L'unique tragédie lyrique du compositeur baroque, conçue en 1693 sur un livret de Thomas Corneille, frère cadet du célèbre dramaturge, dans une version de William Christie à la direction musicale et David McVicar à la mise en scène, est un triomphe à l'applaudimètre. Le public a réservé une longue ovation de plusieurs minutes aux artistes.

Comment adapter une tragédie aussi puissante ? Le metteur en scène assume un grand pas de côté en prenant appui sur la dystopie en transposant la tragédie grecque durant la Seconde Guerre mondiale.

"Je voulais aussi trouver un monde où il est très clair que des alliés se rassemblent pour préparer une guerre. J'ai fait marcher mon imagination et je me suis dit : et si nous étions en 1947 et que la Seconde Guerre mondiale continuait encore ? Et si les événements s'étaient déroulés différemment ? Nous présentons donc Oronte en américain, comme les GI, l'armée de l'air, Jason et les Argonautes sont la marine britannique. Et le monde de Créon et de Corinthe, c'est le monde de Charles de Gaulle", explique le metteur en scène écossais.

Lea et les autres

La mise en scène plonge Médée dans la modernité. L'ingéniosité des décors, l'éclairage subtil, le travail titanesque sur les costumes d'époque et l'introduction du chant et de la danse à la fin des premiers actes donnent une nouvelle dimension au spectacle.

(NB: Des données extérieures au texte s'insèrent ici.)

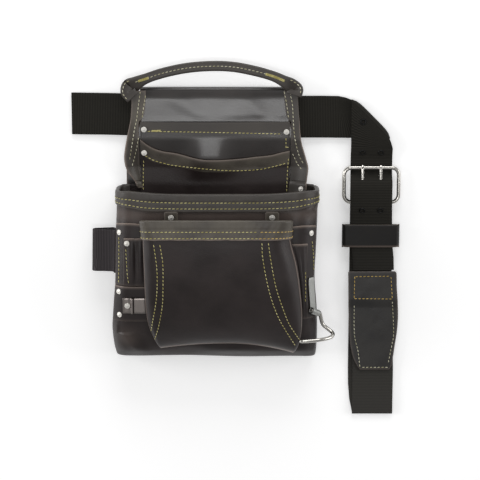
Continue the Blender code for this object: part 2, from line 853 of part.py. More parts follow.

Et surtout, la présence scénique et vocale des artistes est époustouflante. La mezzo-soprano Lea Desandre dans le rôle-titre est extraordinaire, particulièrement lors du troisième acte qu'elle porte presque seule. Son jeu de tragédienne est remarquable de justesse. C'est l'acte disruptif, le moment-clé où, dans sa grande détresse, elle oscille entre la raison et l'aliénation. Lea Desandre ne joue pas Médée, elle est Médée. Elle est cette femme trahie, qui va puiser dans la folie les moyens de faire souffrir pour apaiser ses propres tourments. Elle convoque la mort. Le public, conquis, applaudit sa prestation.

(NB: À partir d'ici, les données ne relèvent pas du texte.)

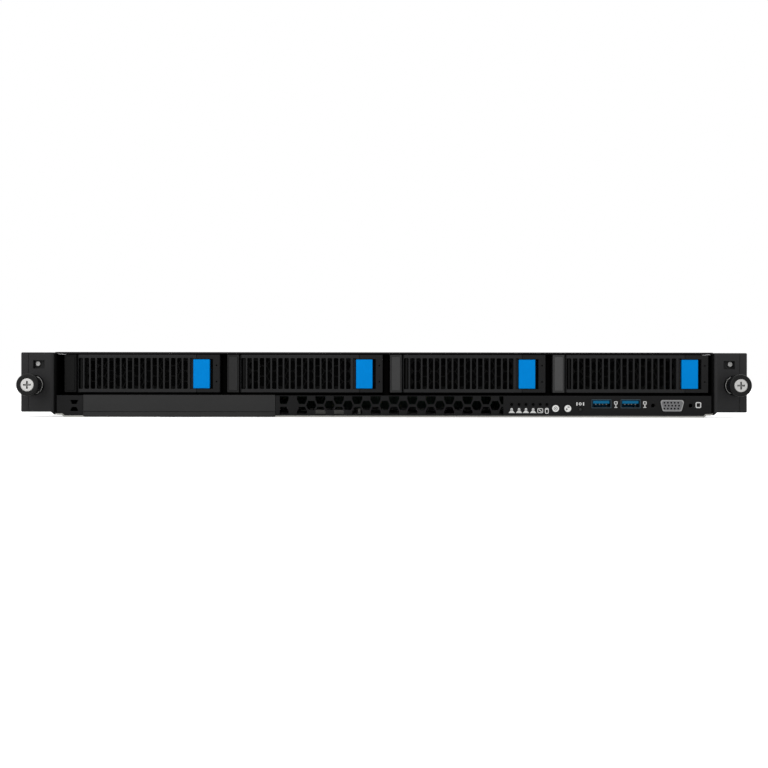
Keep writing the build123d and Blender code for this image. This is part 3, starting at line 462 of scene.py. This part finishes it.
# Front sockets: blue tongues in nickel shells, and a grey insert with its holes
socketSet = {
    "usbX": (144.6, 163.95),
    "usbShell": ((0.05, 0.07, 0.085), 0.34),
    "usbTongue": {"colour": (0.0, 0.11, 0.24), "half": 5.6, "y": (-5.0, 13.0), "z": (6.6, 11.3)},
    "vga": (191.6, 7.9),
    "vgaShell": ((0.27, 0.27, 0.27), 0.32),
    "vgaInsert": {"front": -5.65, "half": 6.6, "lean": 0.297, "halfHeight": 3.15, "colour": (0.12, 0.12, 0.125)},
    "vgaFlange": {"y": (-4.6, 0), "tone": 0.001},  # in the shade behind the panel
}


def usbFinish(values):
    finish = nickel("usbShell", *values["usbShell"]).set(Specular_IOR_Level=0.1)
    tongue = values["usbTongue"]
    for middle in values["usbX"]:
        inside = finish.within(x=around(middle, tongue["half"]), y=tongue["y"], z=tongue["z"])
        finish.over(inside, Base_Color=tongue["colour"], Metallic=0.0)
    return finish


def vgaFinish(values):
    finish = nickel("vgaShell", *values["vgaShell"])
    across, along, up = finish.axes()
    insert = values["vgaInsert"]
    middle, height = values["vga"]
    level = up - height * mm
    half = level * insert["lean"] + insert["half"] * mm
    inside = ((across - middle * mm).size() - half) < 0.0
    inside = inside * (level.size() < insert["halfHeight"] * mm) * (along > insert["front"] * mm)
    finish.over(inside, Base_Color=insert["colour"], Metallic=0.0, Roughness=0.5)
    flange = values["vgaFlange"]
    return blackOver(finish, finish.within(y=flange["y"]), flange["tone"])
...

Scène de "Médée" pendant les répétitions. (ELISA HABERER / OPERA DE PARIS)

Autre artiste, mais ce n'est pas une surprise, qui domine son rôle, Laurent Naouri. Le baryton français, comme à l'accoutumée, est remarquable de présence. Il incarne un Charles de Gaulle à la fois majestueux et roublard, amoureux de sa fille. Veillant sur son royaume et ne craignant pas le ridicule. Quant à Reinoud Van Mechelen, lui, est tout en nuances. L'artiste belge laisse entrevoir les déchirements de Jason, partagé entre son devoir et sa passion.

Si l'opéra de Charpentier n'a connu que dix représentations lors de sa création, et une seule reprise à Lille en 1700, la version de David McVicar est appelée à connaître un grand succès, eu égard à l'accueil triomphal du public.

La fiche

Titre : Médée

Genre : Tragédie lyrique en un prologue et cinq actes (1693)

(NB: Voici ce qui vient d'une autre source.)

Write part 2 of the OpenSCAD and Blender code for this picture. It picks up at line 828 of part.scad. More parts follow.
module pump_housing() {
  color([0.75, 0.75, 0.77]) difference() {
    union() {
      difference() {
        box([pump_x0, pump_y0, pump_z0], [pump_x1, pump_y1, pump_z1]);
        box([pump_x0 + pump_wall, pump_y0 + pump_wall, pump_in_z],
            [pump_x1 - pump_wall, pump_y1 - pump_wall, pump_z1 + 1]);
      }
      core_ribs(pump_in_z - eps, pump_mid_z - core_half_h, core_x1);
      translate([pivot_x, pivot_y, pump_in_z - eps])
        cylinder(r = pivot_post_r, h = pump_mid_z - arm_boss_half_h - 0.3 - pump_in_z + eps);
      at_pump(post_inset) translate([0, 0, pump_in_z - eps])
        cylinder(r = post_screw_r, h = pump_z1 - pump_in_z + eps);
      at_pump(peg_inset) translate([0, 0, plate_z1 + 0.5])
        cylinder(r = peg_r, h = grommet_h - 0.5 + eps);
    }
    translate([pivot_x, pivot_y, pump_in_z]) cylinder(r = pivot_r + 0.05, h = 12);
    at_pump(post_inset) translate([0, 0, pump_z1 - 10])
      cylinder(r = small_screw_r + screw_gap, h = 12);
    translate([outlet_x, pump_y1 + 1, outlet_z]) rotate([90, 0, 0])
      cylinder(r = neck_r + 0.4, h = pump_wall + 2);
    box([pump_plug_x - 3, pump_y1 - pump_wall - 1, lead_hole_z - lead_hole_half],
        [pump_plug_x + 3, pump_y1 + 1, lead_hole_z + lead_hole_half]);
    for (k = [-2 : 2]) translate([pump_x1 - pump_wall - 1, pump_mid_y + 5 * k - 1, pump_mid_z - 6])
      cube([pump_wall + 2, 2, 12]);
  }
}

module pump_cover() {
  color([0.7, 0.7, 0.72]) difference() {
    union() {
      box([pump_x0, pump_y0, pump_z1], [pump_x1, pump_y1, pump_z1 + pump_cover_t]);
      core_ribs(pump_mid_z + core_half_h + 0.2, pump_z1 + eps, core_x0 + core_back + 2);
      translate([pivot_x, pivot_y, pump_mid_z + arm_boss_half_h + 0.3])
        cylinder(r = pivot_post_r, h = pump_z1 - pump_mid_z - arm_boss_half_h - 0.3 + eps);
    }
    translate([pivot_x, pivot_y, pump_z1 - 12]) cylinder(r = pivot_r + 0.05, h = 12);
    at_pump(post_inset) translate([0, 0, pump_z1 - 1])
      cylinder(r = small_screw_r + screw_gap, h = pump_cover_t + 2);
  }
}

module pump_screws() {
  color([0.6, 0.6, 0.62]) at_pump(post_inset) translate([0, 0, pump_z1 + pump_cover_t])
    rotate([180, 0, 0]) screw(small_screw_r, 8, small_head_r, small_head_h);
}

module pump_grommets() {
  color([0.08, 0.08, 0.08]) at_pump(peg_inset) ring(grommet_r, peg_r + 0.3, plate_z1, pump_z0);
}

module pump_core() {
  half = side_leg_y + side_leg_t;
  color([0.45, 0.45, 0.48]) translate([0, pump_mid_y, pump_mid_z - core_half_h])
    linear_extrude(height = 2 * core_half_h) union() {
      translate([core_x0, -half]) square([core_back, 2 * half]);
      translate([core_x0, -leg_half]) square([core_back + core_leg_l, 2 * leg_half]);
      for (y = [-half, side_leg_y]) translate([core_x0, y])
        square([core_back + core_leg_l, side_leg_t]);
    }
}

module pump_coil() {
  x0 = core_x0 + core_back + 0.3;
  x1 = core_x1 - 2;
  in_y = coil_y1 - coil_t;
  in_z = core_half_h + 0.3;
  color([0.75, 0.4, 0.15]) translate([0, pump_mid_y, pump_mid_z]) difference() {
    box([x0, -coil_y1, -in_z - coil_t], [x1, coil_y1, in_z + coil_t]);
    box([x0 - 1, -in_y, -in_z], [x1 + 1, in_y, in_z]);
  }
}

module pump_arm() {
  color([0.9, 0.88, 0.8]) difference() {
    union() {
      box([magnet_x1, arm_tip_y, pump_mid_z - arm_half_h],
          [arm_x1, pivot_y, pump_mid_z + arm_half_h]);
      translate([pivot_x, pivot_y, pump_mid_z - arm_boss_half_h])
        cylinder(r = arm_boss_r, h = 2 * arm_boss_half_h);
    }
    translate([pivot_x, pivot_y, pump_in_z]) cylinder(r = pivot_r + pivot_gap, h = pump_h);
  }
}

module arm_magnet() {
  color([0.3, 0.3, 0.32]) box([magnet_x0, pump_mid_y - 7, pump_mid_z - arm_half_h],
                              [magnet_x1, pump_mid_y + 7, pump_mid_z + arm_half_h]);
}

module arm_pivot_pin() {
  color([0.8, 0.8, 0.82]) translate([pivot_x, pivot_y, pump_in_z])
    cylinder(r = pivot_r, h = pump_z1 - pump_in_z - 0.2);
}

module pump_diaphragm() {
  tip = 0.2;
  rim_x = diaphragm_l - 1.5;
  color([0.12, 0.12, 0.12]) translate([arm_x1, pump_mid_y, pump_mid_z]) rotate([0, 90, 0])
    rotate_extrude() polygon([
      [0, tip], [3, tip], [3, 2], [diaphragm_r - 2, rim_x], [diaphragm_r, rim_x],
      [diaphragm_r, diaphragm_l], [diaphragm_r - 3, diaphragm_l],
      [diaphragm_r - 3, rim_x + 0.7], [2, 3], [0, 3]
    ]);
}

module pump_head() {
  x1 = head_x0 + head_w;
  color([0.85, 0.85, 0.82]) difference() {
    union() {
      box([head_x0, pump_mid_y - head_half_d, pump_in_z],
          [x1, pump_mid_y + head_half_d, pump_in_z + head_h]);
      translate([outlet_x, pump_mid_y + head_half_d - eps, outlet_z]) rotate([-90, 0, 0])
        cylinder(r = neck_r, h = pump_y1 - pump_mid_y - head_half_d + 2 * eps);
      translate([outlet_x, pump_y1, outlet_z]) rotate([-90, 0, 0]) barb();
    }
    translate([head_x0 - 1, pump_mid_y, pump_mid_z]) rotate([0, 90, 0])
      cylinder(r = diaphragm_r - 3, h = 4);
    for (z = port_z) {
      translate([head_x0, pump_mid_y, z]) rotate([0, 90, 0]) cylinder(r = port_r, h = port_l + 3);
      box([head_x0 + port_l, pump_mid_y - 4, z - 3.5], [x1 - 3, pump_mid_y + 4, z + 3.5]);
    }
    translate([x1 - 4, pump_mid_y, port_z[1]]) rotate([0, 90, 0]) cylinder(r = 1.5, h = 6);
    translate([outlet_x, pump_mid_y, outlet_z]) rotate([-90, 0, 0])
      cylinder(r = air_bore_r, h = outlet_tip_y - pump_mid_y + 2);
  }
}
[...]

Durée : 3h40 avec 2 entractes

Langue : français

Surtitrage : français/anglais

Musique : Marc-Antoine Charpentier

Livret : Thomas Corneille

Direction musicale : William Christie

Mise en scène : David McVicar

Distribution : Lea Desandre, Reinoud van Mechelen, Laurent Naouri, Ana Vieira Leite, Gordon Bintner, Emmanuelle de Negri, Paule Constable et Lynne Page.